Overlap isn't static. Managers rebalance every month and stocks drift between categories, so a clean portfolio can creep back toward redundancy. Recheck once or twice a year.

The Single Biggest Lever: Diversify Across Market Caps

If you do only one thing, do this. The reason same-category funds overlap so much is that they're mandated into the same band of companies. Spread across bands and the overlap collapses:

Combination Typical overlap
Two funds in the same category40-70%
Large cap + Mid cap10-20%
Mid cap + Small cap10-25%
Large cap + Small cap5-15%
Active large cap + Nifty index fundhigh (both large)

Illustrative ranges. See mid vs small cap overlap for why even different bands aren't quite zero.

How to Do It Without Triggering Tax

The instinct is to sell the redundant fund. Usually, don't. Redeeming can trigger an exit load (often ~1% within the first year) and capital-gains tax — equity STCG at 20% and LTCG at 12.5% above ₹1.25 lakh of gains per year.

Instead, redirect. Stop the SIP into the redundant fund and start a new SIP into the replacement. Your existing units stay invested and keep compounding, while every new rupee builds the exposure you actually want. You fix the portfolio going forward without paying to unwind the past. Only consider redeeming if a fund is genuinely poor, or if the units are already past the exit-load period and you can stay within the LTCG exemption.

Keep It From Coming Back

A cleaned-up portfolio drifts. As funds rebalance and stocks migrate between market caps, two funds that overlapped 15% can creep toward 25% over a year. The fix is a quick periodic review rather than a one-time cleanup. Also resist the urge to keep adding funds — for most investors 3 to 5 well-chosen funds beats a sprawl of overlapping ones.

Check Your Overlap First

Every step above starts with knowing where your overlap actually is. That's the part worth automating.

Find your overlap in 30 seconds

OverlapIQ compares up to 10 funds at once and shows the exact pairwise overlap, your most concentrated stocks, and which funds are truly adding something new. Save your funds to My Portfolio to track how the overlap shifts month over month, so your cleanup stays clean. Free, no signup.

Check My Overlap →

Frequently Asked Questions

How do I reduce overlap in my mutual fund portfolio?

List all your funds, check the pairwise overlap, keep the stronger fund in each heavily overlapping pair, and redirect the rest into a different market-cap segment or an index fund. Spreading across large, mid and small caps is the single biggest lever.

Should I sell a fund to reduce overlap, or just stop the SIP?

Usually redirect future SIP instalments rather than redeem existing units. Redirecting avoids exit load and capital-gains tax on what you already hold while still fixing the overlap going forward.

What is the fastest way to cut overlap?

Replace one of two same-category funds with a fund from a different market-cap band — for example, swap a second large-cap fund for a mid-cap, small-cap, or index fund.
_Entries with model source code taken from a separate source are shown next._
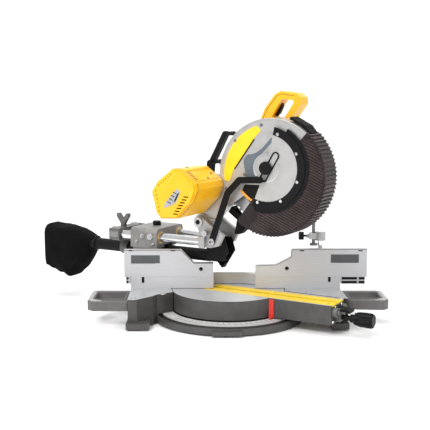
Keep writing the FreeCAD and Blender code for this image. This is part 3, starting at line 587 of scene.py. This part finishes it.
FLOOR_Z, FLOOR_FRONT, FLOOR_HALF = -0.0005, -14.0, 12
WALL_Y, WALL_TOP, COVE = 3.2, 5.0, 1.2
CAMERA, CAMERA_DIP, LENS, SENSOR = (-0.0382, -2.3726, 0.6234), 7.825, 70.17, 36


def area_light(name, loc, target, size, power):
    lamp = bpy.data.lights.new(name, "AREA")
    lamp.shape = "RECTANGLE"
    lamp.size, lamp.size_y = size
    lamp.energy = power
    o = add_object(name, lamp)
    o.location = loc
    o.rotation_euler = (Vector(target) - Vector(loc)).to_track_quat("-Z", "Y").to_euler()


def make_stage():
    floor_mat = material("floor", (0.93, 0.93, 0.93), 0.6, 0, 3, 0.01)
    profile = [(FLOOR_FRONT, FLOOR_Z), (WALL_Y - COVE, FLOOR_Z)]
    for a in range(10, 91, 10):
        s, c = math.sin(math.radians(a)), math.cos(math.radians(a))
        profile.append((WALL_Y - COVE + COVE * s, COVE - COVE * c + FLOOR_Z))
    profile.append((WALL_Y, WALL_TOP))
    verts = []
    for y, z in profile:
        verts += [(-FLOOR_HALF, y, z), (FLOOR_HALF, y, z)]
    faces = [(2 * i, 2 * i + 1, 2 * i + 3, 2 * i + 2) for i in range(len(profile) - 1)]
    me = bpy.data.meshes.new("floor")
    me.from_pydata(verts, [], faces)
    me.materials.append(floor_mat)
    for p in me.polygons:
        p.use_smooth = True
    o = add_object("floor", me)
    w = bpy.data.worlds.new("studio")
    bpy.context.scene.world = w
    w.use_nodes = True
    w.node_tree.nodes["Background"].inputs["Color"].default_value = (1, 1, 1, 1)
    w.node_tree.nodes["Background"].inputs["Strength"].default_value = 0.66
    area_light("key", (-1.6, -2.2, 2.6), (0, 0, 0.3), (1.5, 1.5), 85)
    area_light("fill", (2.4, -1.6, 1.6), (0, 0, 0.3), (1.6, 1.6), 25)
    area_light("top", (0.0, 0.4, 3.2), (0, 0, 0.2), (2.6, 2.6), 60)


make_stage()
cam_data = bpy.data.cameras.new("camera")
cam = add_object("camera", cam_data)
cam.location = CAMERA
cam.rotation_euler = (math.radians(90 - CAMERA_DIP), 0, 0)
cam_data.lens = LENS
cam_data.sensor_width = SENSOR
cam_data.clip_end = 50
bpy.context.scene.camera = cam
bpy.context.scene.view_settings.view_transform = "Standard"
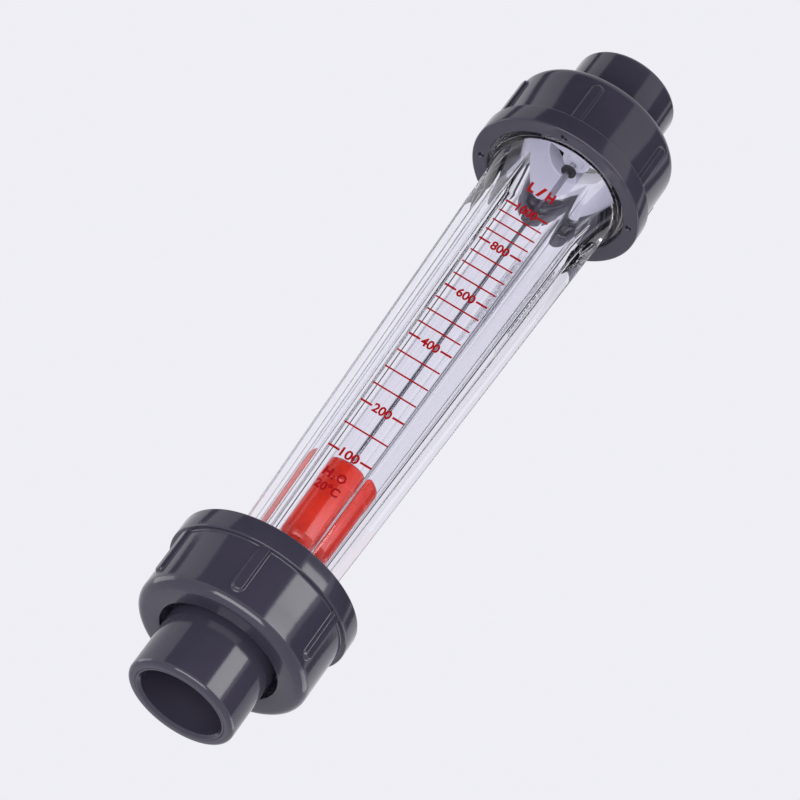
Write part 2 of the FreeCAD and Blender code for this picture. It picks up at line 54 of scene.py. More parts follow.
# Stations and radii read from the frame
TUBE_LOW, TUBE_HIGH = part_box("tube")[0][2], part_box("tube")[1][2]
THREAD_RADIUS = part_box("tube")[1][0]
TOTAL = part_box("upper_connector")[1][2]
NUT_FACE, NUT_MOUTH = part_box("lower_nut")[0][2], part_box("lower_nut")[1][2]
COLLAR_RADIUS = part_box("lower_nut")[1][0]
FLANGE_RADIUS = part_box("lower_connector")[1][0]
POCKET_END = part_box("lower_holder")[1][2]
HOLDER_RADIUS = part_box("lower_holder")[1][0]
ROD_LOW, ROD_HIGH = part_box("guide_rod")[0][2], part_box("guide_rod")[1][2]
ROD_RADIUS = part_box("guide_rod")[1][0]
FLOAT_LOW, FLOAT_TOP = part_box("float_plug")[0][2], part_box("float_shell")[1][2]
FLOAT_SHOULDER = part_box("float_shell")[0][2]
HEAD_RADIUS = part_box("float_shell")[1][0]
FLOAT_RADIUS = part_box("float_plug")[1][0]

# Sizes of the parts that the boxes don't tell
THREAD_END = TUBE_LOW + 12.5 * MM
UPPER_THREAD_END = TOTAL - THREAD_END
LOW_FACET = THREAD_RADIUS - 7.2 * MM
HIGH_FACET = THREAD_RADIUS - 3.6 * MM
CORNER_ROUND = 1.2 * MM
LOW_FLARE = 9.0 * MM
LOW_FLARE_SINK = 0.15 * MM
LOW_FLARE_ROUND = 14.0 * MM
HIGH_FLARE = 17.0 * MM
HIGH_FLARE_SINK = 0.6 * MM
HIGH_FLARE_ROUND = 90.0 * MM
POCKET_RADIUS = HOLDER_RADIUS + 0.05 * MM
CUP_RADIUS = HOLDER_RADIUS - 1.2 * MM
BORE_LOW = 6.95 * MM
BORE_HIGH = 9.1 * MM
LOW_BELL = 7.5 * MM
HIGH_BELL = 16.6 * MM
HIGH_BELL_ROUND = 90.0 * MM
BARREL_RADIUS = COLLAR_RADIUS - 1.2 * MM
NUT_BORE = THREAD_RADIUS + 0.3 * MM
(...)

How much overlap is acceptable after cleanup?

Aim for under 30% overlap between any two funds. 30-50% is borderline and acceptable only if the funds differ in market cap or style; above 50% is redundant.

Will reducing overlap lower my returns?

Not inherently. You are removing duplication, not market exposure — the aim is the same participation in the market with fewer redundant expense ratios and clearer diversification.

Disclaimer: This article is for educational purposes only and does not constitute investment advice. Mutual fund investments are subject to market risks; read all scheme-related documents carefully. Tax rules can change — confirm current rates before acting. Consult a SEBI-registered investment advisor for personalised advice.